Goal =
Exactly the lines between the line containing "Turn this picture" and the line containing "SLIDE_GAP = 0.25", together with those two lines, are to be output.

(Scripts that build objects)
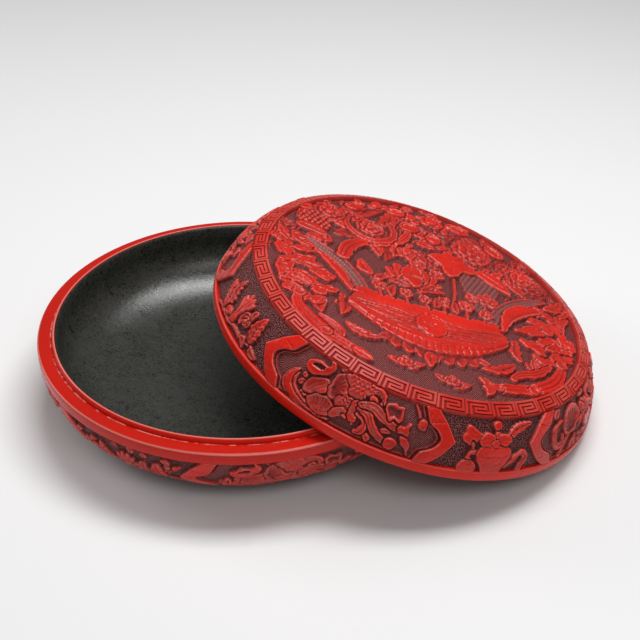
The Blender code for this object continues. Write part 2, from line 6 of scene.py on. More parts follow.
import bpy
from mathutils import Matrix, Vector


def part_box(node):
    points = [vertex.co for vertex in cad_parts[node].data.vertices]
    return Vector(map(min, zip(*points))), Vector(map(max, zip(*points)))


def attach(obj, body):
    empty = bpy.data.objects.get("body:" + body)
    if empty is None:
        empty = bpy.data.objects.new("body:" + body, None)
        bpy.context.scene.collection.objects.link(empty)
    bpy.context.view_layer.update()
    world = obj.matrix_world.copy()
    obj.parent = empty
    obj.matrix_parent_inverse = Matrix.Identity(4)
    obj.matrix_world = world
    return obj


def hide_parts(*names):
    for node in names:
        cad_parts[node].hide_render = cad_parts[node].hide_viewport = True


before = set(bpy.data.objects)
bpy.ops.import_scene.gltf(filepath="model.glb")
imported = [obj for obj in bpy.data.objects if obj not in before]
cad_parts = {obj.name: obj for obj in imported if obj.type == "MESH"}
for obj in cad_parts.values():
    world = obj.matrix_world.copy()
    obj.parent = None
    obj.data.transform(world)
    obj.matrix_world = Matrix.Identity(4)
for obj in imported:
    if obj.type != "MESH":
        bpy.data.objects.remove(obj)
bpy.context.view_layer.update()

import copy
import math

import bpy
import numpy as np
from mathutils import Matrix, Quaternion, Vector


# The wooden cores
# Boards, turned rings and bent hoops of pale softwood, glued edge to edge. Lacquer
# covers them on every side, so they keep the plain shapes of the frame.

def new_finish(name):
    """An empty finish: its material, its node tree and its shader."""
    finish = bpy.data.materials.new(name)
    finish.use_nodes = True
    return finish, finish.node_tree, finish.node_tree.nodes["Principled BSDF"]


def feed(tree, node, sockets):
    """Gives a node's sockets plain values or the outputs of other nodes."""
    for socket, value in sockets.items():
        if isinstance(value, bpy.types.NodeSocket):
            tree.links.new(value, node.inputs[socket])
        else:
            node.inputs[socket].default_value = value


def add_node(tree, kind, sockets, **settings):
    """A new node of a kind, with its settings made and its sockets fed."""
    node = tree.nodes.new("ShaderNode" + kind)
    for setting, value in settings.items():
        setattr(node, setting, value)
    feed(tree, node, sockets)
    return node


def object_place(tree):
    """Where a point of the piece lies, in metres."""
    return add_node(tree, "TexCoord", {}).outputs["Object"]


def noise(tree, place, scale, detail, **more):
    """Cloudy noise between 0 and 1."""
    cloudy = add_node(tree, "TexNoise", {"Vector": place, "Scale": scale, "Detail": detail, **more})
    return cloudy.outputs["Fac"]


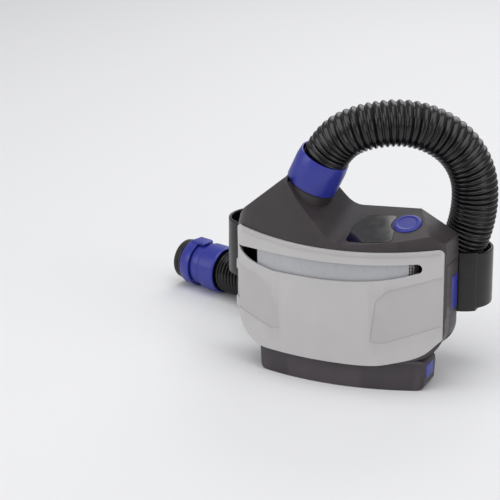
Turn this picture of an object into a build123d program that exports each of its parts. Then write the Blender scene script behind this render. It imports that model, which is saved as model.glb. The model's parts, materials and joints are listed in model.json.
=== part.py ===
"""Belt-worn powered air respirator: blower unit, battery, belt and breathing hose.

The origin is the centre of the battery's underside, which the unit stands on.
+X runs to the wearer's right side of the front face, -Y is the front, +Z is up.
"""

import math
import os

from build123d import *

os.makedirs("parts", exist_ok=True)

# ---------------------------------------------------------------- driving dimensions (mm)
# Unit, seen from the front
UNIT_LEFT = -121.5
UNIT_RIGHT = 96.0
UNIT_BOTTOM = 31.0
UNIT_BACK = 38.0
UNIT_FRONT = -26.0
FRONT_RADIUS = 235.0
FRONT_CENTRE_X = -12.0
SHOULDER_Z = 139.0
CREST_Z = 205.0
WALL = 2.5
BOTTOM_CORNER = 30.0
LEFT_CORNER = 28.0
RIGHT_CORNER = 5.0
CREST_LEFT_CORNER = 24.0
CREST_RIGHT_CORNER = 30.0
CREST_LEFT_STEP = 14.0
CREST_RIGHT_STEP = 8.0
CREST_FRONT_STEP = 9.0

# Sloping deck that carries the button and the display
DECK_TILT = 17.7
DECK_FRONT_Z = 143.6
DECK_RISE = 0.07

# Outlet neck, leaning towards the wearer's right
NECK_X = -44.7
NECK_Y = 12.0
NECK_Z = 188.4
NECK_LEAN = 25.0
NECK_RADIUS = 24.4
OUTLET_BORE = 18.0
SPIGOT_RADIUS = 20.6
SPIGOT_LENGTH = 12.0
SEAL_THICKNESS = 1.0
COLLAR_RADIUS = 25.2
COLLAR_LENGTH = 32.0

# Clearances
SEAM_GAP = 0.4
RUNNING_GAP = 0.3
SLIDE_GAP = 0.25

# Filter cover
COVER_STANDOFF = 0.2
COVER_SKIN = 2.2
COVER_LEFT = -116.8
COVER_RIGHT = 95.0
COVER_BOTTOM = 24.5
COVER_RIM = 5.0
COVER_CORNER = 5.0
PANEL_DEPTH = 0.7

# Filter stack behind the cover
FILTER_X = -12.5
FILTER_WIDTH = 159.0
FILTER_LOW = 40.0
FILTER_HEIGHT = 92.0
SCREEN_THICKNESS = 1.0
PREFILTER_THICKNESS = 3.0
LABEL_THICKNESS = 0.6
FRAME_THICKNESS = 14.0
FRAME_WALL = 4.0
GASKET_THICKNESS = 2.0
SEAT_THICKNESS = 2.0
SEAT_WIDTH = 170.0
SEAT_HEIGHT = 98.0
PLEAT_COUNT = 22

# Fan
FAN_X = -18.0
FAN_Z = 84.0
IMPELLER_RADIUS = 29.0
IMPELLER_HEIGHT = 13.0
SCROLL_RADIUS = 36.0
SCROLL_DEPTH = 17.5
SCROLL_WALL = 1.8
MOTOR_RADIUS = 14.0
SHAFT_RADIUS = 1.5
BLADE_COUNT = 24

# Battery
BATTERY_WIDTH = 172.0
BATTERY_FOOT = 165.0
BATTERY_X = -3.5
BATTERY_FOOT_CORNER = 7.0
PLAN_CORNER = 8.0
BATTERY_DEPTH = 50.0
BATTERY_HEIGHT = 30.4
BATTERY_WALL = 2.2
CELL_RADIUS = 9.0
CELL_LENGTH = 34.0
CELL_GROUP_X = -12.0

# Belt
BELT_LOW = 69.5
BELT_HEIGHT = 56.0
BELT_THICKNESS = 3.0
BELT_LOOP_WIDTH = 274.0
BELT_LOOP_DEPTH = 57.0
BELT_X = -17.5
BRACKET_PLATE = 3.0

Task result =
Turn this picture of an object into a build123d program that exports each of its parts. Then write the Blender scene script behind this render. It imports that model, which is saved as model.glb. The model's parts, materials and joints are listed in model.json.
=== part.py ===
"""Belt-worn powered air respirator: blower unit, battery, belt and breathing hose.

The origin is the centre of the battery's underside, which the unit stands on.
+X runs to the wearer's right side of the front face, -Y is the front, +Z is up.
"""

import math
import os

from build123d import *

os.makedirs("parts", exist_ok=True)

# ---------------------------------------------------------------- driving dimensions (mm)
# Unit, seen from the front
UNIT_LEFT = -121.5
UNIT_RIGHT = 96.0
UNIT_BOTTOM = 31.0
UNIT_BACK = 38.0
UNIT_FRONT = -26.0
FRONT_RADIUS = 235.0
FRONT_CENTRE_X = -12.0
SHOULDER_Z = 139.0
CREST_Z = 205.0
WALL = 2.5
BOTTOM_CORNER = 30.0
LEFT_CORNER = 28.0
RIGHT_CORNER = 5.0
CREST_LEFT_CORNER = 24.0
CREST_RIGHT_CORNER = 30.0
CREST_LEFT_STEP = 14.0
CREST_RIGHT_STEP = 8.0
CREST_FRONT_STEP = 9.0

# Sloping deck that carries the button and the display
DECK_TILT = 17.7
DECK_FRONT_Z = 143.6
DECK_RISE = 0.07

# Outlet neck, leaning towards the wearer's right
NECK_X = -44.7
NECK_Y = 12.0
NECK_Z = 188.4
NECK_LEAN = 25.0
NECK_RADIUS = 24.4
OUTLET_BORE = 18.0
SPIGOT_RADIUS = 20.6
SPIGOT_LENGTH = 12.0
SEAL_THICKNESS = 1.0
COLLAR_RADIUS = 25.2
COLLAR_LENGTH = 32.0

# Clearances
SEAM_GAP = 0.4
RUNNING_GAP = 0.3
SLIDE_GAP = 0.25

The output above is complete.